--- start of Data block ---

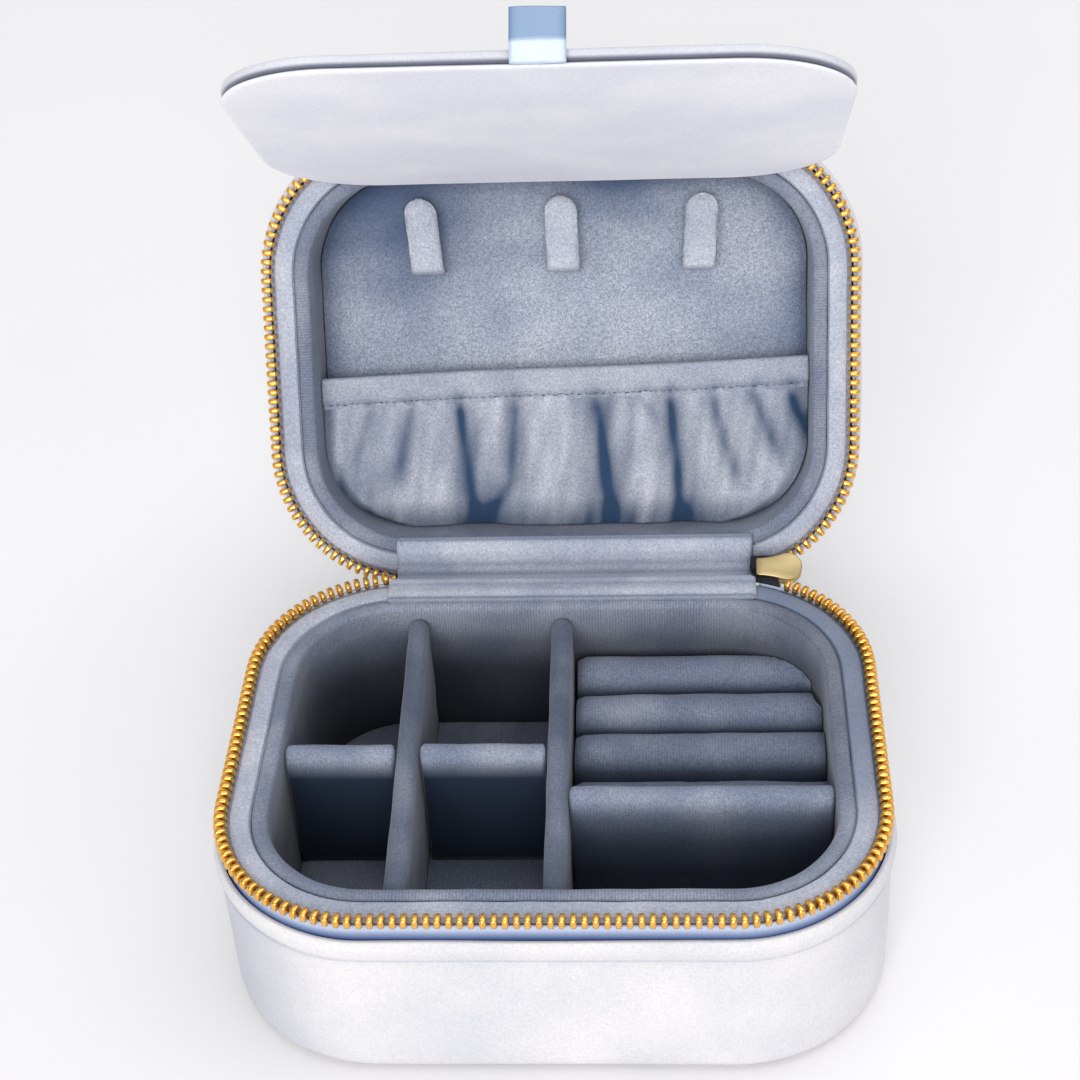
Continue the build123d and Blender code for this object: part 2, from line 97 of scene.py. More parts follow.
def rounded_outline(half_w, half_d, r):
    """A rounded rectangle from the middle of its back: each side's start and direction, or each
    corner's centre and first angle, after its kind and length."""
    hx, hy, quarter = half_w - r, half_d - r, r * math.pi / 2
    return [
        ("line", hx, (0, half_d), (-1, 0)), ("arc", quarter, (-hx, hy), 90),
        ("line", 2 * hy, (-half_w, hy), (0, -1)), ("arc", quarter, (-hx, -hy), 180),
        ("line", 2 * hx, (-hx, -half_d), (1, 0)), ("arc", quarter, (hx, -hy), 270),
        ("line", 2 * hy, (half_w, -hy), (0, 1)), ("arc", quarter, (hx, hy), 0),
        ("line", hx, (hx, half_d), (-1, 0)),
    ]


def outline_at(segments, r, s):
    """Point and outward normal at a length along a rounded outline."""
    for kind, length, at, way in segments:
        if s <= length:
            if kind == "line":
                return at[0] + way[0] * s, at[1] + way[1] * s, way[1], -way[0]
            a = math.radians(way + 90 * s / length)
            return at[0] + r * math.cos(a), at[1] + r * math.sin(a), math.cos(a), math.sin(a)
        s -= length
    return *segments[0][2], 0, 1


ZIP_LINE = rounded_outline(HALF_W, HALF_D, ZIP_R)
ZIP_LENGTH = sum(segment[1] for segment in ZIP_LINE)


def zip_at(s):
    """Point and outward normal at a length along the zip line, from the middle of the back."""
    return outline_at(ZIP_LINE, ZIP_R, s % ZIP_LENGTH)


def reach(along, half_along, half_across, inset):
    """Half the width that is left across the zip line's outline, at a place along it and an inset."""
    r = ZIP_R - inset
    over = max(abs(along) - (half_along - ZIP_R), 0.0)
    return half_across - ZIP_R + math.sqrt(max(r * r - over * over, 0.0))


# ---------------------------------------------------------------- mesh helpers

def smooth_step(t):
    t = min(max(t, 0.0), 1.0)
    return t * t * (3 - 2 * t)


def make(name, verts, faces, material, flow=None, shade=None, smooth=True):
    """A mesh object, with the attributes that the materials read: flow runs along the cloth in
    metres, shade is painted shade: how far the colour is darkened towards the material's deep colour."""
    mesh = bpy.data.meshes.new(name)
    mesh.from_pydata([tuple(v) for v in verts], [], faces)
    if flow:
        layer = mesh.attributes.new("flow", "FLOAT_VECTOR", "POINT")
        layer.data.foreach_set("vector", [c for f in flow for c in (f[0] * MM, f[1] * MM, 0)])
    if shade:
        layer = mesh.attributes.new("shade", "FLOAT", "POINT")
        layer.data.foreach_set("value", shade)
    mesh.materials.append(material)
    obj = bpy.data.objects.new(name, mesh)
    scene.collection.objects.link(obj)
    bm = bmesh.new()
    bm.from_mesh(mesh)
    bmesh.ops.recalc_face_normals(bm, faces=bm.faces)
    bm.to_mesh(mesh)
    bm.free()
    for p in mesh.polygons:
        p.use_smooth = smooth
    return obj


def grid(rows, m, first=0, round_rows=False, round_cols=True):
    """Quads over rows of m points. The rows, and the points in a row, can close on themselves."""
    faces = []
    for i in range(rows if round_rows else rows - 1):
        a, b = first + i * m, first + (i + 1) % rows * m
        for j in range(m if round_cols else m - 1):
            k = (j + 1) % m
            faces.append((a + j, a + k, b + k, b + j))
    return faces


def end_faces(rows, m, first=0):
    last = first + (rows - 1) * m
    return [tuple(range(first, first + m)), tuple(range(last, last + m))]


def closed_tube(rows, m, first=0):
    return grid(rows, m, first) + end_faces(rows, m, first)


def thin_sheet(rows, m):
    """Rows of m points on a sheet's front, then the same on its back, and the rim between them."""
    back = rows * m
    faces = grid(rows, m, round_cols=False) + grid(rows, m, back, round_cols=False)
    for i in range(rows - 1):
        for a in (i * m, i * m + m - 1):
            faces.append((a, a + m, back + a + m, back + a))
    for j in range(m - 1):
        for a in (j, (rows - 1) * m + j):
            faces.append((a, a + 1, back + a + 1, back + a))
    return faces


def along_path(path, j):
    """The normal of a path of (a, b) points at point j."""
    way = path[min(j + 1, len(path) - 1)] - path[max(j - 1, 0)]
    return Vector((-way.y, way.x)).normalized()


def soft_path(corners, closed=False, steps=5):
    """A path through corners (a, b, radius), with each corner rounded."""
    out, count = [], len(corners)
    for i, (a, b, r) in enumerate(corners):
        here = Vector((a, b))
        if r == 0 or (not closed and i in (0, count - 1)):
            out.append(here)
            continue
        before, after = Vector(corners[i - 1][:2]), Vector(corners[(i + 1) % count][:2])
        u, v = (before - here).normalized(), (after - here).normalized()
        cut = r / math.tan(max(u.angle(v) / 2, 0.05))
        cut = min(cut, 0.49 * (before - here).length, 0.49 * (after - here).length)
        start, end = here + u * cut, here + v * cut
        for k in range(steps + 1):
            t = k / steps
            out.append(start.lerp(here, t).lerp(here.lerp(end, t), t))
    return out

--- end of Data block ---

Up to and including the line with "return outline_at(ZIP_LINE, ZIP_R, s", repeat the data exactly, starting from its first line; nothing else belongs in the response.

**Complete response**
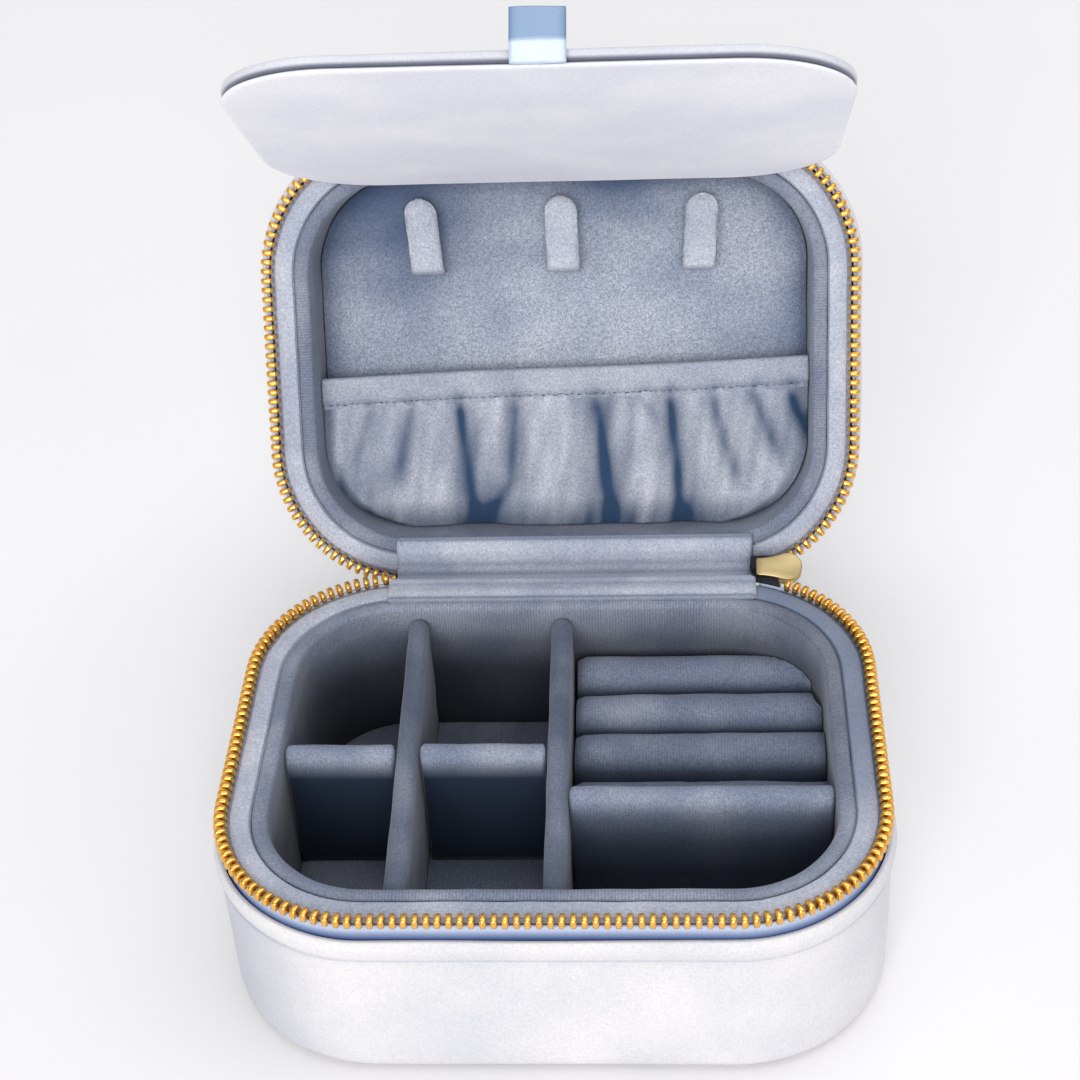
Continue the build123d and Blender code for this object: part 2, from line 97 of scene.py. More parts follow.
def rounded_outline(half_w, half_d, r):
    """A rounded rectangle from the middle of its back: each side's start and direction, or each
    corner's centre and first angle, after its kind and length."""
    hx, hy, quarter = half_w - r, half_d - r, r * math.pi / 2
    return [
        ("line", hx, (0, half_d), (-1, 0)), ("arc", quarter, (-hx, hy), 90),
        ("line", 2 * hy, (-half_w, hy), (0, -1)), ("arc", quarter, (-hx, -hy), 180),
        ("line", 2 * hx, (-hx, -half_d), (1, 0)), ("arc", quarter, (hx, -hy), 270),
        ("line", 2 * hy, (half_w, -hy), (0, 1)), ("arc", quarter, (hx, hy), 0),
        ("line", hx, (hx, half_d), (-1, 0)),
    ]


def outline_at(segments, r, s):
    """Point and outward normal at a length along a rounded outline."""
    for kind, length, at, way in segments:
        if s <= length:
            if kind == "line":
                return at[0] + way[0] * s, at[1] + way[1] * s, way[1], -way[0]
            a = math.radians(way + 90 * s / length)
            return at[0] + r * math.cos(a), at[1] + r * math.sin(a), math.cos(a), math.sin(a)
        s -= length
    return *segments[0][2], 0, 1


ZIP_LINE = rounded_outline(HALF_W, HALF_D, ZIP_R)
ZIP_LENGTH = sum(segment[1] for segment in ZIP_LINE)


def zip_at(s):
    """Point and outward normal at a length along the zip line, from the middle of the back."""
    return outline_at(ZIP_LINE, ZIP_R, s % ZIP_LENGTH)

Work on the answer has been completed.